### Problem description:
Reproduce each line exactly. Skip none.

### Data lines:
((
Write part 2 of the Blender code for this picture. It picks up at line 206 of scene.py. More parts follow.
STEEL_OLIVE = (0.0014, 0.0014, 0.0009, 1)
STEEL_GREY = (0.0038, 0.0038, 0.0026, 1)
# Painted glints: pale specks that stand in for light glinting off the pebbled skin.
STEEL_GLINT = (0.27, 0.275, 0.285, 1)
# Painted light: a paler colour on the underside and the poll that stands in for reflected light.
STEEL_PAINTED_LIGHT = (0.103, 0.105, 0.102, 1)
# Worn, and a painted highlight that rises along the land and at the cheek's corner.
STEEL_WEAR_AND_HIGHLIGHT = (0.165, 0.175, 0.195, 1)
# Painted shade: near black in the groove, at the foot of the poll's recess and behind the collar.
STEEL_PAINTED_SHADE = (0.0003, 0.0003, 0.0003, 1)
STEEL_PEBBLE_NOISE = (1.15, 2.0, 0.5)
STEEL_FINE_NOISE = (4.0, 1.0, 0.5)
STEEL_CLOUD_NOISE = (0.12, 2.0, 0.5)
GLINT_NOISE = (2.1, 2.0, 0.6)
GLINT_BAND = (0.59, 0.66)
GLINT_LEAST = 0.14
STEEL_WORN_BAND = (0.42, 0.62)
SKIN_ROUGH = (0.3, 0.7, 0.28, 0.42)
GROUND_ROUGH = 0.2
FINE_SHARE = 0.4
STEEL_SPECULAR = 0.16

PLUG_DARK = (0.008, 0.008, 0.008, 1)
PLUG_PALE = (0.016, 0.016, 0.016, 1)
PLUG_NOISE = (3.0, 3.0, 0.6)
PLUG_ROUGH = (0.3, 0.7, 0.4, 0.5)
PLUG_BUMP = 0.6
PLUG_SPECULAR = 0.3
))
### Output of the exercise:
Write part 2 of the Blender code for this picture. It picks up at line 206 of scene.py. More parts follow.
STEEL_OLIVE = (0.0014, 0.0014, 0.0009, 1)
STEEL_GREY = (0.0038, 0.0038, 0.0026, 1)
# Painted glints: pale specks that stand in for light glinting off the pebbled skin.
STEEL_GLINT = (0.27, 0.275, 0.285, 1)
# Painted light: a paler colour on the underside and the poll that stands in for reflected light.
STEEL_PAINTED_LIGHT = (0.103, 0.105, 0.102, 1)
# Worn, and a painted highlight that rises along the land and at the cheek's corner.
STEEL_WEAR_AND_HIGHLIGHT = (0.165, 0.175, 0.195, 1)
# Painted shade: near black in the groove, at the foot of the poll's recess and behind the collar.
STEEL_PAINTED_SHADE = (0.0003, 0.0003, 0.0003, 1)
STEEL_PEBBLE_NOISE = (1.15, 2.0, 0.5)
STEEL_FINE_NOISE = (4.0, 1.0, 0.5)
STEEL_CLOUD_NOISE = (0.12, 2.0, 0.5)
GLINT_NOISE = (2.1, 2.0, 0.6)
GLINT_BAND = (0.59, 0.66)
GLINT_LEAST = 0.14
STEEL_WORN_BAND = (0.42, 0.62)
SKIN_ROUGH = (0.3, 0.7, 0.28, 0.42)
GROUND_ROUGH = 0.2
FINE_SHARE = 0.4
STEEL_SPECULAR = 0.16

PLUG_DARK = (0.008, 0.008, 0.008, 1)
PLUG_PALE = (0.016, 0.016, 0.016, 1)
PLUG_NOISE = (3.0, 3.0, 0.6)
PLUG_ROUGH = (0.3, 0.7, 0.4, 0.5)
PLUG_BUMP = 0.6
PLUG_SPECULAR = 0.3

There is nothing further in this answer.